### [Data shown]
--- BEGIN ---

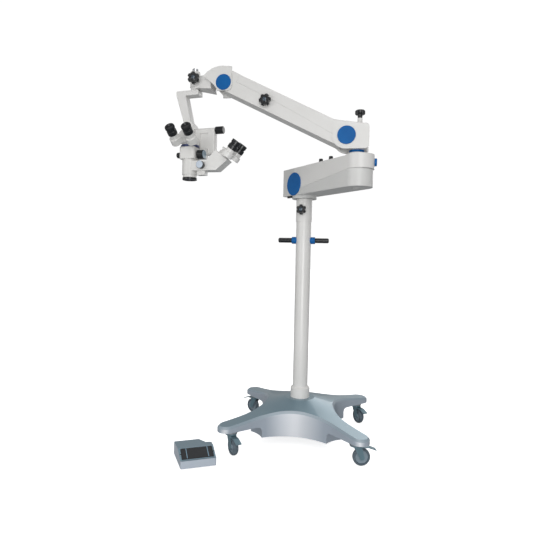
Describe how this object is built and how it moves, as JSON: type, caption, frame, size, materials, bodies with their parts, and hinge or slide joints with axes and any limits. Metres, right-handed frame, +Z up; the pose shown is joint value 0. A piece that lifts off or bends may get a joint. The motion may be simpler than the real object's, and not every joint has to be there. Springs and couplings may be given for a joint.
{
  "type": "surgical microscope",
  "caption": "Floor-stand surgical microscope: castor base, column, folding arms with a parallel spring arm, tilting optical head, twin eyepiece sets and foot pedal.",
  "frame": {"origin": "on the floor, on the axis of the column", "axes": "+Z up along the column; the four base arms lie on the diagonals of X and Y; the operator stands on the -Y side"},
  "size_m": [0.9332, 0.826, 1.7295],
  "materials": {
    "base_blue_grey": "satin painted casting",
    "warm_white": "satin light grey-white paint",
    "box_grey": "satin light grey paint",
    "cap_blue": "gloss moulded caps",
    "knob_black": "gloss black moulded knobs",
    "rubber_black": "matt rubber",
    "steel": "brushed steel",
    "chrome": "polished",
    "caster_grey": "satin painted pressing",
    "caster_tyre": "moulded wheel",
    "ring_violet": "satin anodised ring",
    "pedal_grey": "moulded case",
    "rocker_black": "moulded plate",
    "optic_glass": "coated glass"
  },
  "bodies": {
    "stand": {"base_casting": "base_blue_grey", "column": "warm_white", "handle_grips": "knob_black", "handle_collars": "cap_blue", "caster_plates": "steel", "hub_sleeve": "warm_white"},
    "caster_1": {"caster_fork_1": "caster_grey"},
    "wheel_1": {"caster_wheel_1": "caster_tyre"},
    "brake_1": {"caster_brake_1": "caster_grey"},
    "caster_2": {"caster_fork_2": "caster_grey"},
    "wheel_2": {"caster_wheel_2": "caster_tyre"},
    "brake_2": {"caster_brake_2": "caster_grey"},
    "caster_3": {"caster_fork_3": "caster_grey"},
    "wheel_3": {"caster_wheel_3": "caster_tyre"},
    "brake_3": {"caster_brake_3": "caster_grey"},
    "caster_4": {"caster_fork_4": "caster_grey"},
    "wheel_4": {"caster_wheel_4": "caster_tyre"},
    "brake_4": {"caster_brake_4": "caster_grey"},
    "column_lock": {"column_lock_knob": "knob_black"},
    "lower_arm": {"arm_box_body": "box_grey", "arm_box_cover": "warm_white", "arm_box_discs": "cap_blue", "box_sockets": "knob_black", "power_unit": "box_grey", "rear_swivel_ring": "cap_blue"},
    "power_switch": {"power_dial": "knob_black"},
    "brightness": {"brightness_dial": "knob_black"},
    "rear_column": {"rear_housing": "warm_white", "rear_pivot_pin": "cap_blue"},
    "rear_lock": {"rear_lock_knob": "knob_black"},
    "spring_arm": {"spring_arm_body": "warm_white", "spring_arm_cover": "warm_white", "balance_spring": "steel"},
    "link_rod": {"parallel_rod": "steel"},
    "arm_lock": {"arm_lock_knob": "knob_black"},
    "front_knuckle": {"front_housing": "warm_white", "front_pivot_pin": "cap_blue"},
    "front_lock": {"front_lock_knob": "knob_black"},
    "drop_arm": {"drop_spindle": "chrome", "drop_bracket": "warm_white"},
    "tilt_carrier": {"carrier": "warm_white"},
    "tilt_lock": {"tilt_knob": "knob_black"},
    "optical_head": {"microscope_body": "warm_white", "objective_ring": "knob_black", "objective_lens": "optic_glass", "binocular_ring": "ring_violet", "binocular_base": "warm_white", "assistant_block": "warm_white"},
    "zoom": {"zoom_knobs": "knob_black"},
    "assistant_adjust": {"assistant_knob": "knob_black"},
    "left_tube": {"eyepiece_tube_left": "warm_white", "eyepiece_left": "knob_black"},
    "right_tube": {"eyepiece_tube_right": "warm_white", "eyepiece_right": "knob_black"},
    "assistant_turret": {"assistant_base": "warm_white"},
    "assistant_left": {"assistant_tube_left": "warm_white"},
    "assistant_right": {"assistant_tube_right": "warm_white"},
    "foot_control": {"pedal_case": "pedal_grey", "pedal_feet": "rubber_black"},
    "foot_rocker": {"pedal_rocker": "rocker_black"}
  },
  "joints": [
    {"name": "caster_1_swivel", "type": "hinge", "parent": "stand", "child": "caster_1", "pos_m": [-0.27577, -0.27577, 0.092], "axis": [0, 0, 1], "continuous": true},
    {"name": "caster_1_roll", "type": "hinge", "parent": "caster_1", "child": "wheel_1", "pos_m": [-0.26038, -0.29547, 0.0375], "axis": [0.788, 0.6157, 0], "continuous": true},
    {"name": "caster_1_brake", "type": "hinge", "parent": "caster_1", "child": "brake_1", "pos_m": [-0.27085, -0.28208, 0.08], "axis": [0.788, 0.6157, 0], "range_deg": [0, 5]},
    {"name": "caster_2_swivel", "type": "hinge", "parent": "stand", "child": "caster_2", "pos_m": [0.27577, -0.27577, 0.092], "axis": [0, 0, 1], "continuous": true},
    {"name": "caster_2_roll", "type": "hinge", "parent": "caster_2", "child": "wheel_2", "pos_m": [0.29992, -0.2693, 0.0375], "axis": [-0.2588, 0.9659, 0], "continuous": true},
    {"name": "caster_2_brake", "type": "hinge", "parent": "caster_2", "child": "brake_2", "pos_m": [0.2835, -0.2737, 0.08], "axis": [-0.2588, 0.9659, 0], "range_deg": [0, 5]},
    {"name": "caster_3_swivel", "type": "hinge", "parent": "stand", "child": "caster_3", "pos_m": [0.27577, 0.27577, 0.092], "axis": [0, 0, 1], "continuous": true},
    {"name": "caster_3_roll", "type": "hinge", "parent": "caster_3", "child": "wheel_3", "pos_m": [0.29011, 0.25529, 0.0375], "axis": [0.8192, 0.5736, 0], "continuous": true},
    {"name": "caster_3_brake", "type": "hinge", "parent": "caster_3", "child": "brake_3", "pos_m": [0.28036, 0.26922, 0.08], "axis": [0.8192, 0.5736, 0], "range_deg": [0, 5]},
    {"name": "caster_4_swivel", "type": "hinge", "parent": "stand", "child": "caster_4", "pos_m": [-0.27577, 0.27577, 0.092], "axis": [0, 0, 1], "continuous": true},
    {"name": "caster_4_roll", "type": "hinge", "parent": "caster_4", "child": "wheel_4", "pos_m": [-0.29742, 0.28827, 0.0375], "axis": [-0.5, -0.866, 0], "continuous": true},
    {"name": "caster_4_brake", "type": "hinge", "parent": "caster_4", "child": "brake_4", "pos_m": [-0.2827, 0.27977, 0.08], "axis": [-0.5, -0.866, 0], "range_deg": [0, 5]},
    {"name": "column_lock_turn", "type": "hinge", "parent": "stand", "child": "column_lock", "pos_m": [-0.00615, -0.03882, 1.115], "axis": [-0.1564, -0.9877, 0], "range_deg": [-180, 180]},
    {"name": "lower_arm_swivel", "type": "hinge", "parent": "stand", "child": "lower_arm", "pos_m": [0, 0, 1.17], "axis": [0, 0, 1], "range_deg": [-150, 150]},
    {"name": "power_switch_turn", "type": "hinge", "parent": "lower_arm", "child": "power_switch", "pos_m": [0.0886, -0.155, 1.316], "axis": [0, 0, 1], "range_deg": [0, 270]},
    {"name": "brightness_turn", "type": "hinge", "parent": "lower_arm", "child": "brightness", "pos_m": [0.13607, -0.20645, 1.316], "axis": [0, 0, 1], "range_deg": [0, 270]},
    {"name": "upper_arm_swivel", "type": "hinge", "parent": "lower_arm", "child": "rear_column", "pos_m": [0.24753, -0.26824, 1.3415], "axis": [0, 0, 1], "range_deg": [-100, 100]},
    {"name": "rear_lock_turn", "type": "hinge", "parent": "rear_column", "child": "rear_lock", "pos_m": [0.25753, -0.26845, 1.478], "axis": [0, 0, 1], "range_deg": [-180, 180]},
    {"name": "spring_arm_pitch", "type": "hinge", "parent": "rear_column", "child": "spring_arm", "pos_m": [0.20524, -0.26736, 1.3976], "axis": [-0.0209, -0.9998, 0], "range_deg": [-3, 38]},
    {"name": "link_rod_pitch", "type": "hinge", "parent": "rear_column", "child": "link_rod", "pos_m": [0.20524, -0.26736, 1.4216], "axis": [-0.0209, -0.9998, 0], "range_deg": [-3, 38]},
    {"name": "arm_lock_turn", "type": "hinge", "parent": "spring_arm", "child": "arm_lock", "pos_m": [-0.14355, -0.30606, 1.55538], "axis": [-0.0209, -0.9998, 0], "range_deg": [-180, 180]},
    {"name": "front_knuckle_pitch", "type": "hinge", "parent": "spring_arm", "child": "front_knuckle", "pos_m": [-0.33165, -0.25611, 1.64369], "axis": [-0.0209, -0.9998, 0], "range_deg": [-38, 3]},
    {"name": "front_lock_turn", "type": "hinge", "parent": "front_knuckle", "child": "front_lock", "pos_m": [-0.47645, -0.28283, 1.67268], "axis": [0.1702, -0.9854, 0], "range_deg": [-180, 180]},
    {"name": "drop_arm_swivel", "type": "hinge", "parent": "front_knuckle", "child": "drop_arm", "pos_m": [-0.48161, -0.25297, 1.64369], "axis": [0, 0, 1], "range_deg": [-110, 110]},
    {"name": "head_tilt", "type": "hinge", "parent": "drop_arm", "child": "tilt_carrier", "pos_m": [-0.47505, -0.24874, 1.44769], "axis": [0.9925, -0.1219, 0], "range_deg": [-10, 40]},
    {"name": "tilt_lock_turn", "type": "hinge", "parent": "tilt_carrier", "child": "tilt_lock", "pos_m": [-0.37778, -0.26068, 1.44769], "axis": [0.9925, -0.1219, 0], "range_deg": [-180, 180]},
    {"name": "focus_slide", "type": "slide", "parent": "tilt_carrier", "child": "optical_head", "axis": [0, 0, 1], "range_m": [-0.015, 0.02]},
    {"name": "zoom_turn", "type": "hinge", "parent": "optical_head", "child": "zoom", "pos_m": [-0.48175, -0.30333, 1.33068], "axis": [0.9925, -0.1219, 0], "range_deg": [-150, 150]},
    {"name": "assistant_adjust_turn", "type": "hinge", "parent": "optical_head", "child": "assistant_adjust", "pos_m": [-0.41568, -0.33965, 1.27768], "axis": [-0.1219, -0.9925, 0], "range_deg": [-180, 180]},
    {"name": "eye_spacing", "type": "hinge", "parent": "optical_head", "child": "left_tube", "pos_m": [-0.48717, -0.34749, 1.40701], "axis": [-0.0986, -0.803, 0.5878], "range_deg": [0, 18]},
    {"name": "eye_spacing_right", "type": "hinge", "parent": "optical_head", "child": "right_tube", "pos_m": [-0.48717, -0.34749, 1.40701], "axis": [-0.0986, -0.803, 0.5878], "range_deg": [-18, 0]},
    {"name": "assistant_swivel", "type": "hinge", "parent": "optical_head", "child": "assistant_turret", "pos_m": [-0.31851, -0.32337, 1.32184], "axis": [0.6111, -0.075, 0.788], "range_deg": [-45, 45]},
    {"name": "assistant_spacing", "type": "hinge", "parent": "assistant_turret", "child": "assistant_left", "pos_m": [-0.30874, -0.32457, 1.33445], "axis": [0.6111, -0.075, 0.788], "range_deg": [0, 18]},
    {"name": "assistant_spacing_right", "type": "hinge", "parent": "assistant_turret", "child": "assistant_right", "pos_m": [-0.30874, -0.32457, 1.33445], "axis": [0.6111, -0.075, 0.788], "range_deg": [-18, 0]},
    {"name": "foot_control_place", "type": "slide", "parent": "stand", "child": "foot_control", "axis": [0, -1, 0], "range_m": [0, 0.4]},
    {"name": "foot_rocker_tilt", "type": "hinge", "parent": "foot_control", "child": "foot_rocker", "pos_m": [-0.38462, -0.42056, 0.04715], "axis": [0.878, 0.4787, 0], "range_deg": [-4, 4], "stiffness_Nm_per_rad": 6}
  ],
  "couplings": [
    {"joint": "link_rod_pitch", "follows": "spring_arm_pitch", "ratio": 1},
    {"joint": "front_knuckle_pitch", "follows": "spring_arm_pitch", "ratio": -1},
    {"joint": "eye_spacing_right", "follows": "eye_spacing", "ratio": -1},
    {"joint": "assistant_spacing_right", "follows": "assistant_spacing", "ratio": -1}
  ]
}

--- END ---

### [Task details]
Go through the material above and copy each line that has the word "frame".

### [Task answer]
Describe how this object is built and how it moves, as JSON: type, caption, frame, size, materials, bodies with their parts, and hinge or slide joints with axes and any limits. Metres, right-handed frame, +Z up; the pose shown is joint value 0. A piece that lifts off or bends may get a joint. The motion may be simpler than the real object's, and not every joint has to be there. Springs and couplings may be given for a joint.
  "frame": {"origin": "on the floor, on the axis of the column", "axes": "+Z up along the column; the four base arms lie on the diagonals of X and Y; the operator stands on the -Y side"},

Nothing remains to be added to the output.